Since its founding, New York City’s politicians, bureaucrats, and businessmen have known that a well-functioning infrastructure—the basic physical and organizational structures that any city needs to operate—is vital to their city’s success. This chapter examines how ancient architecture, art, and ideas informed the conceptualization and creation of New York City’s street grid, water supply, bridges, and train stations. Before 1850, the city undertook two major infrastructure projects, both of which drew on ancient ideas and designs: the creation of Manhattan’s grid and the erection of the Croton Aqueduct and reservoir system, which included the monumental Egyptian-style Murray Hill distributing reservoir (1836–1842). The next great expansion of New York City’s infrastructure started at the end of the nineteenth century as the city became the megalopolis of Greater New York in 1898. Of these projects, three directly appropriated the architectural and artistic language of antiquity in their design, conception, and execution: the Manhattan Bridge (1909), the old Pennsylvania Station (1910), and Grand Central Terminal (1913). In the early twenty-first century, architects and planners have begun to revisit antiquity as modifications and improvements are made to Penn Station, demonstrating that the shape-shifting nature of antiquity makes it an enduring, multifaceted architectural source upon which New Yorkers could and still do draw for their functional and symbolic needs.
The Grid
Navigating many cities requires local knowledge or Google Maps; however, finding one’s way around large parts of Manhattan is relatively straightforward. Intersections between cross streets and avenues are the easiest way to direct someone in New York City, as Manhattan is predominantly gridded north of Houston Street.3 The decision to grid Manhattan was a direct response to New York City’s exponential growth in the late eighteenth century. In the 1790 census, the city’s population was 32,328. By 1810, the population had tripled to 96,373.4 To stay competitive, New York City needed to maximize its economic potential and harness its population growth. In 1807, the state legislature appointed three commissioners, Simeon De Witt, Gouverneur Morris, and John Rutherfurd, to improve, lay out, and design the streets of Manhattan. They hired John Randel Jr. to survey the island. The result was the Commissioners’ Plan of 1811. Most of Manhattan is laid out following Randel’s grid, although there have been significant modifications, such as Central Park and upper Manhattan, whose topography defies the rigidity of an orthogonal grid.5 The early grid facilitated trade, prevented traffic jams, monetized the property market, and helped the city manage its ever-increasing population, which had reached 515,000 by 1850.6
The “Remarks of the Commissioners” in the Plan of 1811 makes no explicit reference to the planning traditions of the classical world. Rather, the city planning conventions of antiquity seem to have been implicit in New York’s grid. The origin of the rectilinear street grid is traditionally ascribed to Hippodamos, who laid out Piraeus, the new port of Athens, immediately after the end of the Persian wars (480/479 BCE) and possibly his hometown of Miletus (in c. 479 BCE), according to an orthogonal grid.7 The “Hippodamian plan” was widely adopted in the Greek world and then in Roman cites and colonies, especially those built for veterans.8 While the grid fell out of use in the fortified cities of medieval Europe, Europe’s colonization of the New World renewed the grid’s popularity in city planning. The Law of the Indies, which was widely applied in Spanish colonial cities, was predicated on a grid.9 Buenos Aires, Santa Fe, Albuquerque, Savannah, Philadelphia, and Albany were all gridded early in their history. Thus New York City’s adoption of the grid seems connected to larger trends in the urbanism of the New World.
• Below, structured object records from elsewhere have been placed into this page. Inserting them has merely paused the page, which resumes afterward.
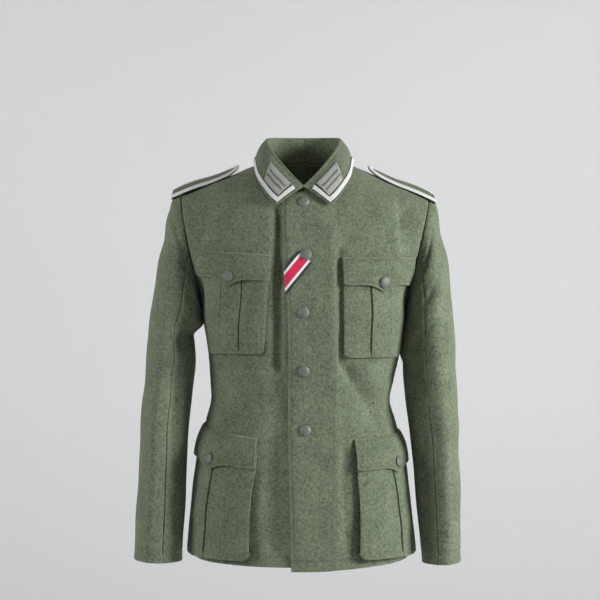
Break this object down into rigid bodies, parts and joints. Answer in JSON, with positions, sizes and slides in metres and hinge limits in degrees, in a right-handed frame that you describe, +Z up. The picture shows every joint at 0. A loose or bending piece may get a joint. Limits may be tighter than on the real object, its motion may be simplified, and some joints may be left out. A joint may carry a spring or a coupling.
{
  "type": "military field tunic",
  "caption": "Closed wool field tunic in its worn, filled-out form, with a turned-down collar, box-pleat pockets with pointed flaps, shoulder boards and domed buttons down the front.",
  "frame": {"origin": "the middle of the neck base, level with the edge of the collar on the shoulders, where a wearer's neck or a hanger holds the garment", "axes": "+Z is up along the length of the garment, the front faces -Y, and +X is the wearer's left"},
  "size_m": [0.5527, 0.2568, 0.7331],
  "materials": {
    "wool": "matt, heavy milled wool",
    "badge_cloth": "matt, fine felted wool",
    "lace": "woven lace with a slight sheen",
    "grey_lace": "woven lace bars on cloth",
    "button": "matt paint on a pebbled dome",
    "ribbon": "ribbed silk ribbon in stripes"
  },
  "bodies": {
    "root": {"back": "wool", "breast_flap_left": "wool", "breast_flap_right": "wool", "breast_pocket_left": "wool", "breast_pocket_right": "wool", "button_breast_left": "button", "button_breast_right": "button", "button_front_1": "button", "button_front_2": "button", "button_front_3": "button", "button_front_4": "button", "button_front_5": "button", "button_skirt_left": "button", "button_skirt_right": "button", "collar": "badge_cloth", "collar_braid": "lace", "collar_patch_left": "grey_lace", "collar_patch_right": "grey_lace", "front_left": "wool", "front_right": "wool", "ribbon": "ribbon", "shoulder_board_left": "wool", "shoulder_board_right": "wool", "skirt_flap_left": "wool", "skirt_flap_right": "wool", "skirt_pocket_left": "wool", "skirt_pocket_right": "wool", "under_sleeve_left": "wool", "under_sleeve_right": "wool", "upper_sleeve_left": "wool", "upper_sleeve_right": "wool"}
  },
  "joints": []
}
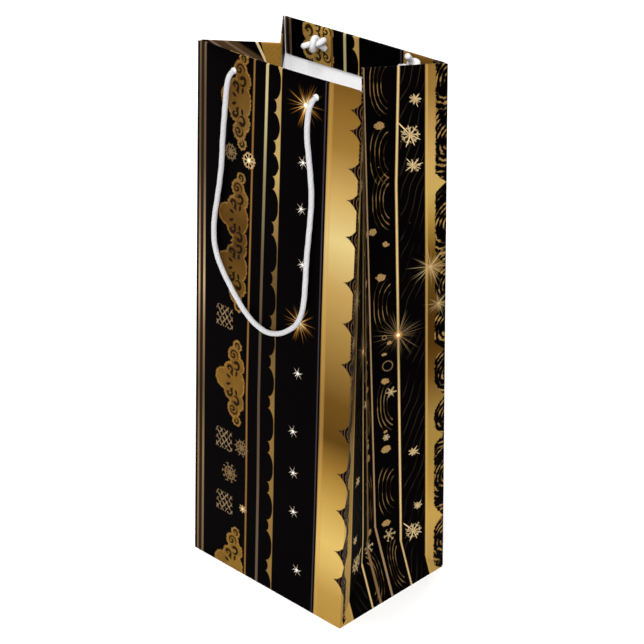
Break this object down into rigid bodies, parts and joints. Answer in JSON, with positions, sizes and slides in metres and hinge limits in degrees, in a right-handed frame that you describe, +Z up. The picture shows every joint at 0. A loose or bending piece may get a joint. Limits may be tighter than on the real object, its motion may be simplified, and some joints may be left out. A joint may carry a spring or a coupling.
{
  "type": "wine gift bag",
  "caption": "Tall folded paper gift bag for one bottle, with pleated side gussets, turned-in top, base card and cord handles.",
  "frame": {"origin": "centre of the underside, on the surface the bag stands on", "axes": "+Z up along the bag's height, +X to the right seen from the front, the front panel faces -Y"},
  "size_m": [0.13, 0.096, 0.34],
  "materials": {
    "printed_paper": "laminated black art paper with gold stripes",
    "white_paper": "uncoated white inside face",
    "card": "plain chipboard",
    "cord": "twisted white cord"
  },
  "bodies": {
    "base": {"base_card": "card", "front_bottom_flap": "printed_paper", "rear_bottom_flap": "printed_paper", "left_bottom_flap": "printed_paper", "right_bottom_flap": "printed_paper"},
    "front": {"front_panel": "printed_paper", "front_reinforcement_card": "card", "front_turn_in": "printed_paper", "front_left_knot": "cord", "front_right_knot": "cord"},
    "rear": {"rear_panel": "printed_paper", "rear_reinforcement_card": "card", "rear_turn_in": "printed_paper", "glue_seam_flap": "white_paper", "rear_left_knot": "cord", "rear_right_knot": "cord"},
    "left_front_fold": {"left_gusset_front_half": "printed_paper", "left_gusset_front_turn_in": "printed_paper"},
    "left_rear_fold": {"left_gusset_rear_half": "printed_paper", "left_gusset_rear_turn_in": "printed_paper"},
    "right_front_fold": {"right_gusset_front_half": "printed_paper", "right_gusset_front_turn_in": "printed_paper"},
    "right_rear_fold": {"right_gusset_rear_half": "printed_paper", "right_gusset_rear_turn_in": "printed_paper"},
    "left_triangle": {"left_gusset_triangle": "printed_paper"},
    "right_triangle": {"right_gusset_triangle": "printed_paper"},
    "front_handle": {"front_handle_cord": "cord"},
    "rear_handle": {"rear_handle_cord": "cord"}
  },
  "joints": [
    {"name": "mouth_front", "type": "hinge", "parent": "base", "child": "front", "pos_m": [0, -0.048, 0], "axis": [1, 0, 0], "range_deg": [-1.2, 1], "stiffness_Nm_per_rad": 1},
    {"name": "mouth_rear", "type": "hinge", "parent": "base", "child": "rear", "pos_m": [0, 0.048, 0], "axis": [-1, 0, 0], "range_deg": [-1.2, 1]},
    {"name": "left_front_crease", "type": "hinge", "parent": "front", "child": "left_front_fold", "pos_m": [-0.065, -0.048, 0], "axis": [0, -0.0397, -0.9992], "range_deg": [-11, 13.5]},
    {"name": "right_front_crease", "type": "hinge", "parent": "front", "child": "right_front_fold", "pos_m": [0.065, -0.048, 0], "axis": [0, 0.0397, 0.9992], "range_deg": [-11, 13.5]},
    {"name": "left_rear_crease", "type": "hinge", "parent": "rear", "child": "left_rear_fold", "pos_m": [-0.065, 0.048, 0], "axis": [0, -0.0397, 0.9992], "range_deg": [-11, 13.5]},
    {"name": "right_rear_crease", "type": "hinge", "parent": "rear", "child": "right_rear_fold", "pos_m": [0.065, 0.048, 0], "axis": [0, 0.0397, -0.9992], "range_deg": [-11, 13.5]},
    {"name": "left_bottom_crease", "type": "hinge", "parent": "base", "child": "left_triangle", "pos_m": [-0.065, 0, 0], "axis": [0, 1, 0], "range_deg": [-3.5, 4.2]},
    {"name": "right_bottom_crease", "type": "hinge", "parent": "base", "child": "right_triangle", "pos_m": [0.065, 0, 0], "axis": [0, -1, 0], "range_deg": [-3.5, 4.2]},
    {"name": "front_handle_swing", "type": "hinge", "parent": "front", "child": "front_handle", "pos_m": [0, -0.04106, 0.3295], "axis": [-1, 0, 0], "range_deg": [0, 175]},
    {"name": "rear_handle_swing", "type": "hinge", "parent": "rear", "child": "rear_handle", "pos_m": [0, 0.03935, 0.3295], "axis": [1, 0, 0], "range_deg": [0, 175]}
  ],
  "couplings": [
    {"joint": "mouth_rear", "follows": "mouth_front", "ratio": 1},
    {"joint": "left_front_crease", "follows": "mouth_front", "ratio": -10.4},
    {"joint": "right_front_crease", "follows": "mouth_front", "ratio": -10.4},
    {"joint": "left_rear_crease", "follows": "mouth_front", "ratio": -10.4},
    {"joint": "right_rear_crease", "follows": "mouth_front", "ratio": -10.4},
    {"joint": "left_bottom_crease", "follows": "mouth_front", "ratio": -2.9},
    {"joint": "right_bottom_crease", "follows": "mouth_front", "ratio": -2.9}
  ]
}
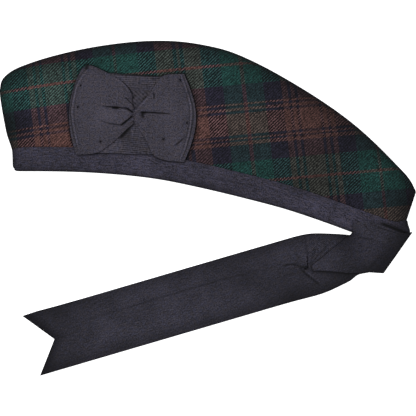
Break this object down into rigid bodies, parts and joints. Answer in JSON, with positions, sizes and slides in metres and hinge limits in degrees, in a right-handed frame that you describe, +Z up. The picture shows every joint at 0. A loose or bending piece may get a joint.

Rivaling Rome and the Sphinx: The Croton Aqueduct and Murray Hill Distributing Reservoir
Like the grid, clean water was crucial to New York City’s economic development. When New York was settled, the murky Collect Pond in lower Manhattan was the city’s primary source of water. As early as 1774, the need for an improved supply of water and a better water system was acknowledged. The search for a permanent source of potable water for New York City would be an on-again, off-again pursuit until 1832, when yet another outbreak of cholera finally convinced the Common Council that the situation had to be rectified.10 Five water commissioners were appointed to report on possible water sources by January 1834, and the engineers Canvas White and D. B. Douglass of the US Corps of Engineers were to assess the technical requirements and engineering challenges of bringing water to New York City. A resolution to create the aqueduct was then approved by the electors of the city and county of New York. Douglass served as the chief engineer until October 1836, when John B. Jervis replaced him. Construction started in May 1837 and was completed on June 22, 1842.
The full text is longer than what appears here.